- EXERCISE TASK -
Every line in the listing is to be echoed verbatim.

* Start *

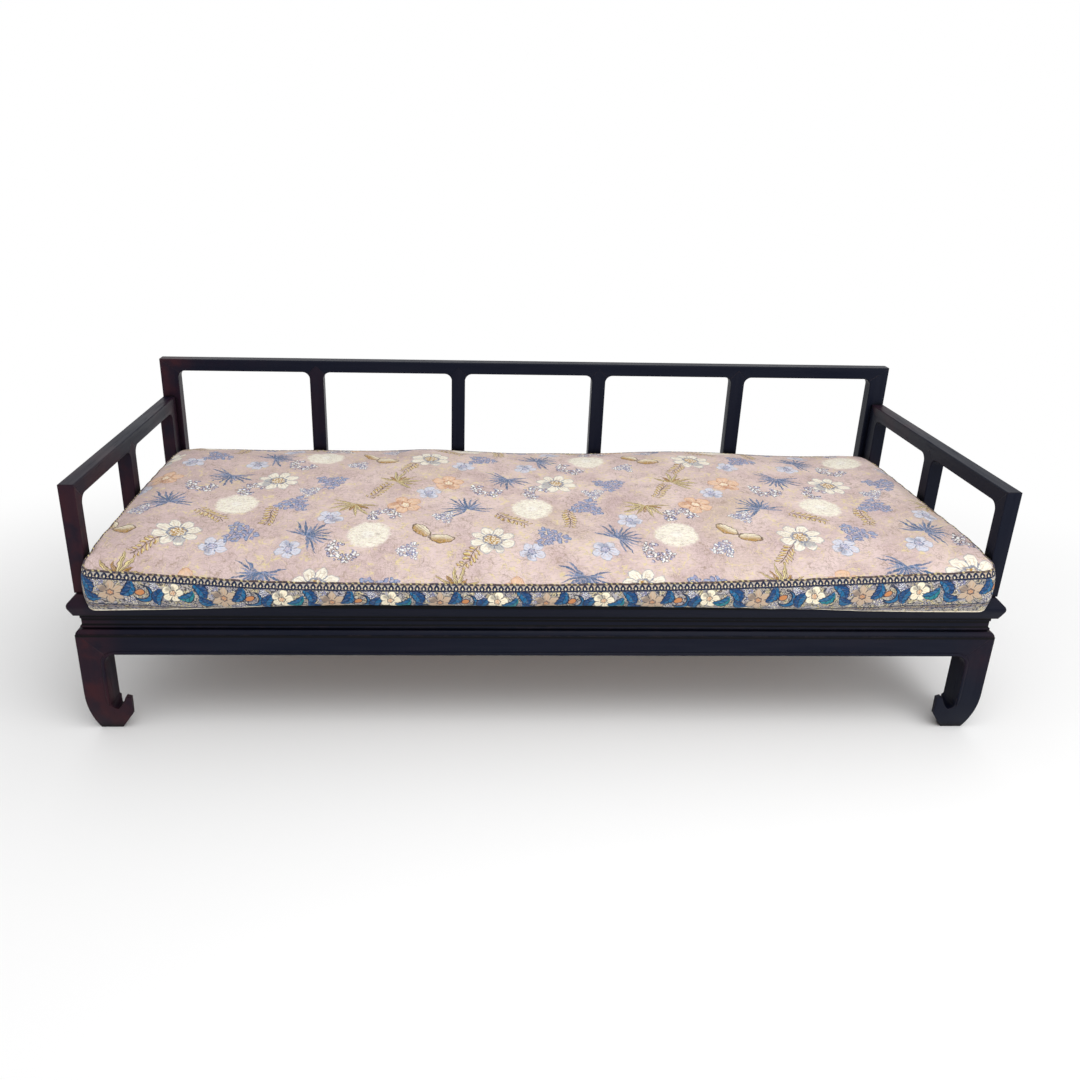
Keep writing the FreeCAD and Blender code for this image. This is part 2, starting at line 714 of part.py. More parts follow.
def leg(name, turn, across, along):
    body = new_body(name, turn, across, along)
    reach = "apron_inset + hoof_reach"
    outer, inner = leg_outer_line(), leg_inner_line()
    # the front profile is sawn first
    pad(body, "XZ_Plane", outer + inner + [(LEG_INNER, APRON_TOP)], "0", reach)
    # the same profile is sawn from the side
    above, beyond = f"{APRON_TOP} + overrun", f"{reach} + overrun"
    waste_outside = outer + [("apron_inset + foot_curve_depth", "-overrun"),
                             ("-overrun", "-overrun"), ("-overrun", above),
                             ("shoulder_inset", above)]
    waste_inside = [("apron_inset + foot_curve_depth + foot_width", "-overrun")] + inner + [
        (LEG_INNER, above), (beyond, above), (beyond, "-overrun")]
    for waste in (waste_outside, waste_inside):
        pocket(body, "YZ_Plane", waste, "-overrun", beyond)
    # the inner corner of the hoof is scooped out on both sides
    tip, corner = "apron_inset + hoof_tip_depth", "apron_inset + hoof_corner"
    scoop = bow_radius("hoof_scoop", "hoof_reach - hoof_corner", "hoof_corner - hoof_tip_depth")
    pocket(body, "XY_Plane", [(reach, tip, scoop, "cw"), (corner, corner, scoop, "cw"),
                              (tip, reach), (tip, beyond), (beyond, beyond), (beyond, tip)],
           "0", "hoof_tip_height + leg_arris")
    ease(body, "leg_arris", leg_arrises)
    # round corners under the aprons
    pad(body, "XZ_Plane", spandrel_corners(), "apron_inset", "waist_back")
    pad(body, "YZ_Plane", spandrel_corners(), "apron_inset", "waist_back")
    # room for the mitred ends of both aprons
    room = [(f"{LEG_INNER} + {SPANDREL_SPLIT}", f"{APRON_UNDER} - {SPANDREL_SPLIT}"),
            (f"{LEG_INNER} + {SPANDREL_SPLIT} + overrun", above),
            (f"{LEG_INNER} - apron_height - overrun", above)]
    for plane in ("XZ_Plane", "YZ_Plane"):
        pocket(body, plane, room, "0", "waist_back")
    along_apron, across_apron, height = apron_tenon_boxes()
    mortise(body, (along_apron, across_apron, height))
    mortise(body, (across_apron, along_apron, height))
    # the neck behind the waist and its tenons
    neck = ("waist_back", LEG_INNER)
    tenon(body, (neck, neck, (APRON_TOP, FRAME_UNDER)))
    for box in leg_tenon_boxes():
        tenon(body, box)
    return body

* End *

- TASK RESULT -
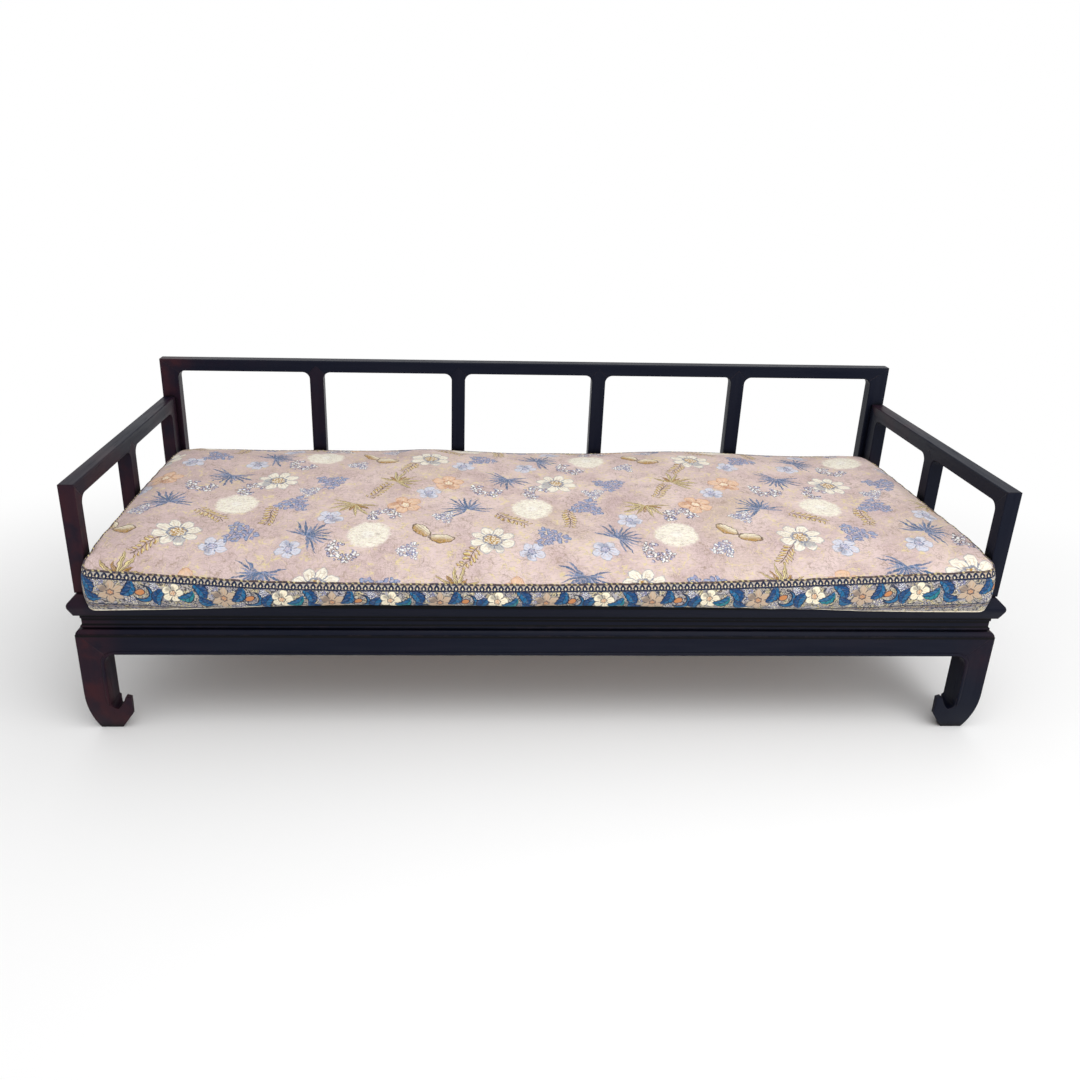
Keep writing the FreeCAD and Blender code for this image. This is part 2, starting at line 714 of part.py. More parts follow.
def leg(name, turn, across, along):
    body = new_body(name, turn, across, along)
    reach = "apron_inset + hoof_reach"
    outer, inner = leg_outer_line(), leg_inner_line()
    # the front profile is sawn first
    pad(body, "XZ_Plane", outer + inner + [(LEG_INNER, APRON_TOP)], "0", reach)
    # the same profile is sawn from the side
    above, beyond = f"{APRON_TOP} + overrun", f"{reach} + overrun"
    waste_outside = outer + [("apron_inset + foot_curve_depth", "-overrun"),
                             ("-overrun", "-overrun"), ("-overrun", above),
                             ("shoulder_inset", above)]
    waste_inside = [("apron_inset + foot_curve_depth + foot_width", "-overrun")] + inner + [
        (LEG_INNER, above), (beyond, above), (beyond, "-overrun")]
    for waste in (waste_outside, waste_inside):
        pocket(body, "YZ_Plane", waste, "-overrun", beyond)
    # the inner corner of the hoof is scooped out on both sides
    tip, corner = "apron_inset + hoof_tip_depth", "apron_inset + hoof_corner"
    scoop = bow_radius("hoof_scoop", "hoof_reach - hoof_corner", "hoof_corner - hoof_tip_depth")
    pocket(body, "XY_Plane", [(reach, tip, scoop, "cw"), (corner, corner, scoop, "cw"),
                              (tip, reach), (tip, beyond), (beyond, beyond), (beyond, tip)],
           "0", "hoof_tip_height + leg_arris")
    ease(body, "leg_arris", leg_arrises)
    # round corners under the aprons
    pad(body, "XZ_Plane", spandrel_corners(), "apron_inset", "waist_back")
    pad(body, "YZ_Plane", spandrel_corners(), "apron_inset", "waist_back")
    # room for the mitred ends of both aprons
    room = [(f"{LEG_INNER} + {SPANDREL_SPLIT}", f"{APRON_UNDER} - {SPANDREL_SPLIT}"),
            (f"{LEG_INNER} + {SPANDREL_SPLIT} + overrun", above),
            (f"{LEG_INNER} - apron_height - overrun", above)]
    for plane in ("XZ_Plane", "YZ_Plane"):
        pocket(body, plane, room, "0", "waist_back")
    along_apron, across_apron, height = apron_tenon_boxes()
    mortise(body, (along_apron, across_apron, height))
    mortise(body, (across_apron, along_apron, height))
    # the neck behind the waist and its tenons
    neck = ("waist_back", LEG_INNER)
    tenon(body, (neck, neck, (APRON_TOP, FRAME_UNDER)))
    for box in leg_tenon_boxes():
        tenon(body, box)
    return body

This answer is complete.